- GIVEN INFORMATION:
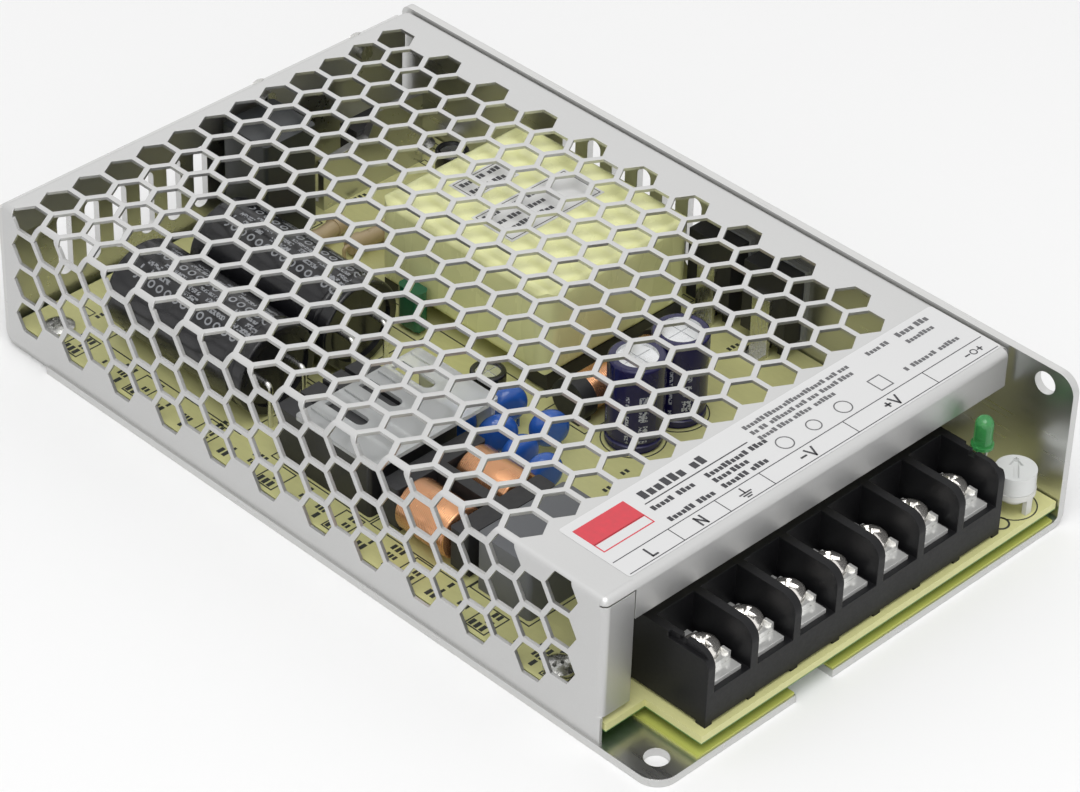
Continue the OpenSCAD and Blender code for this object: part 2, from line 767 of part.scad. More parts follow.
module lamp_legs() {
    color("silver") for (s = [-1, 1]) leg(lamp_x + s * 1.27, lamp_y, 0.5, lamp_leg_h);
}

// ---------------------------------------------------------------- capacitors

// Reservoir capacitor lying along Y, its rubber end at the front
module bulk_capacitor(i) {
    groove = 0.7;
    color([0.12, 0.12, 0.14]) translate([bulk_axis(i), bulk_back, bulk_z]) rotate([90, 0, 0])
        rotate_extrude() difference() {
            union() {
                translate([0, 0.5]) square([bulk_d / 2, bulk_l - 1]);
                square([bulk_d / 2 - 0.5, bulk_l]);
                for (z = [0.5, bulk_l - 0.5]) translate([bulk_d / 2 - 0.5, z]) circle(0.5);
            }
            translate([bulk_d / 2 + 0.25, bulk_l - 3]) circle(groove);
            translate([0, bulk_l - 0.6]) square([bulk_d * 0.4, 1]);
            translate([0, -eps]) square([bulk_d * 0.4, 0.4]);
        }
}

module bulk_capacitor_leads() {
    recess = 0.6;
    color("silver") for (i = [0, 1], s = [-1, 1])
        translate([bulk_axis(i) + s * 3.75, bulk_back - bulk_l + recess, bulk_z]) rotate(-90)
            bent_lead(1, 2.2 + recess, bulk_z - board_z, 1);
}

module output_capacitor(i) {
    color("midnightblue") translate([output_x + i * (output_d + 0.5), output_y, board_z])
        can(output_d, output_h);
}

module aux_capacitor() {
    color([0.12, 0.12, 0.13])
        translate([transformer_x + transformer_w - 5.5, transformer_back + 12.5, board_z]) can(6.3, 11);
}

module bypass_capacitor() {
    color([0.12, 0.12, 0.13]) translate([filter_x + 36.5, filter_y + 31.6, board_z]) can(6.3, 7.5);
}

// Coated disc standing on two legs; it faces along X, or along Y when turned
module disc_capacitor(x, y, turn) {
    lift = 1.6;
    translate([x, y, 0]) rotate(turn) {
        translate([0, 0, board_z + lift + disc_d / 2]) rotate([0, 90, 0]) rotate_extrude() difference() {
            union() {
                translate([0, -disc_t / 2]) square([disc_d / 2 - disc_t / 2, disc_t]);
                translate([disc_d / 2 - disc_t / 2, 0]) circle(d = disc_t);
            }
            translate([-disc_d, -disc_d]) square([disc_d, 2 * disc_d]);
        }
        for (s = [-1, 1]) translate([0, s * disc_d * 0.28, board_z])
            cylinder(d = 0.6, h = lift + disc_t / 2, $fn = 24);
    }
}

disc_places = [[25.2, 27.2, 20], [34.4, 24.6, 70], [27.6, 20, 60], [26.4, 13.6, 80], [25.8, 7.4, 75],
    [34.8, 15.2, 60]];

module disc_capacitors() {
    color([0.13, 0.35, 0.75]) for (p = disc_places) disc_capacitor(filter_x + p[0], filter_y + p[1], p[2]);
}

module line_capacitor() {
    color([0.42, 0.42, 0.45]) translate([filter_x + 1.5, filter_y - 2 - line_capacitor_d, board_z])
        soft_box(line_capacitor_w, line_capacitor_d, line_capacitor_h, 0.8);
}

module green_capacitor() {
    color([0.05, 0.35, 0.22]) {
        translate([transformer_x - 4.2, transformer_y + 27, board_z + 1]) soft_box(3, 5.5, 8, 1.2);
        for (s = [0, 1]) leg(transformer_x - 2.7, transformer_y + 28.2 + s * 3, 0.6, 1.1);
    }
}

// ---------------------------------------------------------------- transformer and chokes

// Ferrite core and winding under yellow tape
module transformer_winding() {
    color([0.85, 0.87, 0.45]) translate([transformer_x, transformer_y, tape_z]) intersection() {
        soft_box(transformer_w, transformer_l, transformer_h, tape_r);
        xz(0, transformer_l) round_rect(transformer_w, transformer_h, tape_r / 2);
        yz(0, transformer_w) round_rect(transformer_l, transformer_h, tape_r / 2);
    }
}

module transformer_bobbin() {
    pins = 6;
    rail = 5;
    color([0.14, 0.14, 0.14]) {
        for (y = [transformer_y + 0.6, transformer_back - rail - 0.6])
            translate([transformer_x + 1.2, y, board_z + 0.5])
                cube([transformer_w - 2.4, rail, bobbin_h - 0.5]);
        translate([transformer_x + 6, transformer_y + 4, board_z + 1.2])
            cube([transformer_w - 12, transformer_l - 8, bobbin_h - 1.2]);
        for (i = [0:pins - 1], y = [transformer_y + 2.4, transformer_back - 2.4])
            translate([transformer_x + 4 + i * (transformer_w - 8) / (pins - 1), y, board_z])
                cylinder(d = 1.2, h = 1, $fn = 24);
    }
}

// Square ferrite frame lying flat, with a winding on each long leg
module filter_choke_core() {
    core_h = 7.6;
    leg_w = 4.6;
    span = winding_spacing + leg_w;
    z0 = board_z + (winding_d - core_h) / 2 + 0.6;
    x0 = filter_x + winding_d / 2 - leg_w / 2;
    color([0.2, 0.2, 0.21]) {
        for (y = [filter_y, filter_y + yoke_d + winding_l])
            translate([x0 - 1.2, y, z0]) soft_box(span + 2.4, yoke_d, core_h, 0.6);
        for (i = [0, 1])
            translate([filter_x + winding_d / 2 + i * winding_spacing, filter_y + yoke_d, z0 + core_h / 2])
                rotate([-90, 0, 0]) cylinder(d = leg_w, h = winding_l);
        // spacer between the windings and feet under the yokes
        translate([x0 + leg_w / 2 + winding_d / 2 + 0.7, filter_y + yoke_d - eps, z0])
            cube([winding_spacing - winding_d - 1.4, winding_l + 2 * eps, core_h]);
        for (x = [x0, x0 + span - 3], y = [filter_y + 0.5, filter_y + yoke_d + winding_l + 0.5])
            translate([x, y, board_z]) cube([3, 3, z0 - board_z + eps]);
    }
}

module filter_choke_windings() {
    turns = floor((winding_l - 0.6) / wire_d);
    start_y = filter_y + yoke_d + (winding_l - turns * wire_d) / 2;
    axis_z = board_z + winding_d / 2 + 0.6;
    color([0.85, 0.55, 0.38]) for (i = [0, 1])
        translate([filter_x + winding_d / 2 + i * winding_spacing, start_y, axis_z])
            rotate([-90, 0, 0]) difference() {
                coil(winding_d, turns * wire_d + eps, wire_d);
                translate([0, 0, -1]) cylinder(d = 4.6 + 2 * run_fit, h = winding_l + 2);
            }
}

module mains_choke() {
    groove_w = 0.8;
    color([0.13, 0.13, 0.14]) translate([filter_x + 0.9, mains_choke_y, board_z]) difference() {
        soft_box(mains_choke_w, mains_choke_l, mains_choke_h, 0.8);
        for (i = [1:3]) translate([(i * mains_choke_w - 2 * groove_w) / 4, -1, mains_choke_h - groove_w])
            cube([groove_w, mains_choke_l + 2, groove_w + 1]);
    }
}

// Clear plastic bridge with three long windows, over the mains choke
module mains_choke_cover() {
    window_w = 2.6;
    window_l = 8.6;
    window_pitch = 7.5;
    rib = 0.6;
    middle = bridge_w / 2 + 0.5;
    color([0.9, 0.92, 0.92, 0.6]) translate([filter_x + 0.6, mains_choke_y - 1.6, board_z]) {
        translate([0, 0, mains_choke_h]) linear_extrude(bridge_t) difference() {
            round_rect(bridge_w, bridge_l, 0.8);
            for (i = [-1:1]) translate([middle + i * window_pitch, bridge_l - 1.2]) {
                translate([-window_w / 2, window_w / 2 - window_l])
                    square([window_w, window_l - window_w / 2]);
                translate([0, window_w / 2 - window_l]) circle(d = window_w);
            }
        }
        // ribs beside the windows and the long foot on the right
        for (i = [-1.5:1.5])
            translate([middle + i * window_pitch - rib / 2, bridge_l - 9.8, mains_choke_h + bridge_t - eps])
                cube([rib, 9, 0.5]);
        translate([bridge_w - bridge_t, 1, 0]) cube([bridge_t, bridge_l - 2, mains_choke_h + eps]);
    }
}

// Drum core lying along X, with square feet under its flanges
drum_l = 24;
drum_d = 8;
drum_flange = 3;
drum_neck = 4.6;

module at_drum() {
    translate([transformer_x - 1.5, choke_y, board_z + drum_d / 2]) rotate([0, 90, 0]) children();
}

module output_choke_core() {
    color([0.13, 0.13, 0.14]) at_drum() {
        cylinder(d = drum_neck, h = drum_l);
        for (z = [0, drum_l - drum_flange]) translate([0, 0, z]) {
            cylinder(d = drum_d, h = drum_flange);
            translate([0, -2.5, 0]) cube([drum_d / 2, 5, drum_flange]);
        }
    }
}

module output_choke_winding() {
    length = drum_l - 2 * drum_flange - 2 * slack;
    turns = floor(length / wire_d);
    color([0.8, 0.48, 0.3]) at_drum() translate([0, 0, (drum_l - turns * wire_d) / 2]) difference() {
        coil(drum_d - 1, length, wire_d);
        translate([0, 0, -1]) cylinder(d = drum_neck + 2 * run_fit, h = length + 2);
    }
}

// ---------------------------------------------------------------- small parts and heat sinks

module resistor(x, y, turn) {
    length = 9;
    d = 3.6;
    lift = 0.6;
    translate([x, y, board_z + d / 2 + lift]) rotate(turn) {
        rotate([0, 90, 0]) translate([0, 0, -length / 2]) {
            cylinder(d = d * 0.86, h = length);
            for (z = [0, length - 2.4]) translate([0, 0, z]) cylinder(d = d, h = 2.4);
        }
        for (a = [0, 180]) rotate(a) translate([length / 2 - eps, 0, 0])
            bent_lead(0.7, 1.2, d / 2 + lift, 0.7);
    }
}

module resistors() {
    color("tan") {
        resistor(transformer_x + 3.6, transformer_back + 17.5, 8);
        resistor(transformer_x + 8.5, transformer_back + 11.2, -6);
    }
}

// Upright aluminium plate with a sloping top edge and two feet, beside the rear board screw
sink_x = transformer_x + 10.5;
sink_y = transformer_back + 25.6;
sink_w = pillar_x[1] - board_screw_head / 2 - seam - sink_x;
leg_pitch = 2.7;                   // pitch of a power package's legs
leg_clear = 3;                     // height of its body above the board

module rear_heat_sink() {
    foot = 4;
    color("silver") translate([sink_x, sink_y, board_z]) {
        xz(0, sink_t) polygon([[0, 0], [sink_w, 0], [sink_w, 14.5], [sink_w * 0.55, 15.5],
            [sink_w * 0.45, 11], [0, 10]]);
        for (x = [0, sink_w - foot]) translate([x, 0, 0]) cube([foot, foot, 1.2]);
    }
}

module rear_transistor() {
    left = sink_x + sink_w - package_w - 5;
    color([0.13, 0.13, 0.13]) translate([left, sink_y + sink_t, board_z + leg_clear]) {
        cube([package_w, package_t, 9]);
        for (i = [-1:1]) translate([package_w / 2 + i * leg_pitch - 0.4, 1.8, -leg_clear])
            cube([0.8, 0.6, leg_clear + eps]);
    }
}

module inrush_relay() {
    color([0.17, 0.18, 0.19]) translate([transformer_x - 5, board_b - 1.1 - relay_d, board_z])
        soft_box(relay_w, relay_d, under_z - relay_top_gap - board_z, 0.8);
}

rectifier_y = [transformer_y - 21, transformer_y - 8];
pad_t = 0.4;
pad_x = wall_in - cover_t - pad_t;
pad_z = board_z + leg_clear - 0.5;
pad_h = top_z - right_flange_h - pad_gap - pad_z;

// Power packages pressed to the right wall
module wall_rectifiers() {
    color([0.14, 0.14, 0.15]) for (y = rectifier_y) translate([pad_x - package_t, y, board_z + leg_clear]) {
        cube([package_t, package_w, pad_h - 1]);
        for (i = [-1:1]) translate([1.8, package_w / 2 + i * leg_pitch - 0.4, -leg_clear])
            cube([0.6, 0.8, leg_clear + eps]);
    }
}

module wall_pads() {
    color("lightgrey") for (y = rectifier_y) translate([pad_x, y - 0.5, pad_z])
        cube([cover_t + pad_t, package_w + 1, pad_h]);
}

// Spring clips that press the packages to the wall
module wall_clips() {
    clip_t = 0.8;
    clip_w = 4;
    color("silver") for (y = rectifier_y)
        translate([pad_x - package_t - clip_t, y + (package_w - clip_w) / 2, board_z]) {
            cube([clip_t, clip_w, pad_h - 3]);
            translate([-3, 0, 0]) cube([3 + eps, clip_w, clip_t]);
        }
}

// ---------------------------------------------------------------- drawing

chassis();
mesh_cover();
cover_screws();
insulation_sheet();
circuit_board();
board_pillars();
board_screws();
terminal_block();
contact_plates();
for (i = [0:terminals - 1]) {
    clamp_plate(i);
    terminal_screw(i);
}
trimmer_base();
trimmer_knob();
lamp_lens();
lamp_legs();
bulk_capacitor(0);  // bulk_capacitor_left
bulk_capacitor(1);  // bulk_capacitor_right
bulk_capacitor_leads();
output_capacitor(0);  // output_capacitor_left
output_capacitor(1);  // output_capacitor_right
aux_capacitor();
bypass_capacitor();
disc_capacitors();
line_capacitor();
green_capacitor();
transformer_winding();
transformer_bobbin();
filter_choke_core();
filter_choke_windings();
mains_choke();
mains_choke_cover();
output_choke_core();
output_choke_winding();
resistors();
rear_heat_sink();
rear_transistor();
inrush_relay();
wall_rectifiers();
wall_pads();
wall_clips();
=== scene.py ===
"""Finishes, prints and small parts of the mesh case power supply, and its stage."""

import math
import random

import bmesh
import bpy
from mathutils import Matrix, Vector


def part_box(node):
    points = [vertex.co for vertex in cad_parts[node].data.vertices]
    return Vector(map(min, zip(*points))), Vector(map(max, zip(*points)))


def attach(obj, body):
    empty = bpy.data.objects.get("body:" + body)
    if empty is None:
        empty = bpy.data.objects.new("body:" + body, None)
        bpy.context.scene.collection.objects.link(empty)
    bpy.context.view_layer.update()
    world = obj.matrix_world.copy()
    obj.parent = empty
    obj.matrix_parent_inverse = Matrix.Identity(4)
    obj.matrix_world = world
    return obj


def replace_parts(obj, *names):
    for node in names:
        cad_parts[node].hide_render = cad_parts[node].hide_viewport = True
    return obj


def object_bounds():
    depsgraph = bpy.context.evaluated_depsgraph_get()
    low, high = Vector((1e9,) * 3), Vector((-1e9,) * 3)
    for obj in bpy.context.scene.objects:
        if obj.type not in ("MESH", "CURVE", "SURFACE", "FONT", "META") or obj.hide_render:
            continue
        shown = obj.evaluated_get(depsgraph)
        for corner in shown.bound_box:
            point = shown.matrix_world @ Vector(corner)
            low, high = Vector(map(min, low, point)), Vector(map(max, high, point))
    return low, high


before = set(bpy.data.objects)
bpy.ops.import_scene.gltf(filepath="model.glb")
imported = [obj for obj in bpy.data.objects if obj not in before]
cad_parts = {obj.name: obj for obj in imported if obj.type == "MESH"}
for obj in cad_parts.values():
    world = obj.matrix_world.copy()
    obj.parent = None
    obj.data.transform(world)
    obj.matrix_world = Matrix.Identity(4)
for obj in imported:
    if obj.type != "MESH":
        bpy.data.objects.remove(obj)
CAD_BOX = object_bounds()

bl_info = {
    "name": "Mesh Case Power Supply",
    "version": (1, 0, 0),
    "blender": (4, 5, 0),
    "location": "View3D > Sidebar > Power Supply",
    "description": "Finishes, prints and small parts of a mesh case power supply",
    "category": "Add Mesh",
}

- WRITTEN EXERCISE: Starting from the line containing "for node in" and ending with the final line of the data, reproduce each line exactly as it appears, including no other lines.

- OUTPUT BELOW:
    for node in names:
        cad_parts[node].hide_render = cad_parts[node].hide_viewport = True
    return obj


def object_bounds():
    depsgraph = bpy.context.evaluated_depsgraph_get()
    low, high = Vector((1e9,) * 3), Vector((-1e9,) * 3)
    for obj in bpy.context.scene.objects:
        if obj.type not in ("MESH", "CURVE", "SURFACE", "FONT", "META") or obj.hide_render:
            continue
        shown = obj.evaluated_get(depsgraph)
        for corner in shown.bound_box:
            point = shown.matrix_world @ Vector(corner)
            low, high = Vector(map(min, low, point)), Vector(map(max, high, point))
    return low, high


before = set(bpy.data.objects)
bpy.ops.import_scene.gltf(filepath="model.glb")
imported = [obj for obj in bpy.data.objects if obj not in before]
cad_parts = {obj.name: obj for obj in imported if obj.type == "MESH"}
for obj in cad_parts.values():
    world = obj.matrix_world.copy()
    obj.parent = None
    obj.data.transform(world)
    obj.matrix_world = Matrix.Identity(4)
for obj in imported:
    if obj.type != "MESH":
        bpy.data.objects.remove(obj)
CAD_BOX = object_bounds()

bl_info = {
    "name": "Mesh Case Power Supply",
    "version": (1, 0, 0),
    "blender": (4, 5, 0),
    "location": "View3D > Sidebar > Power Supply",
    "description": "Finishes, prints and small parts of a mesh case power supply",
    "category": "Add Mesh",
}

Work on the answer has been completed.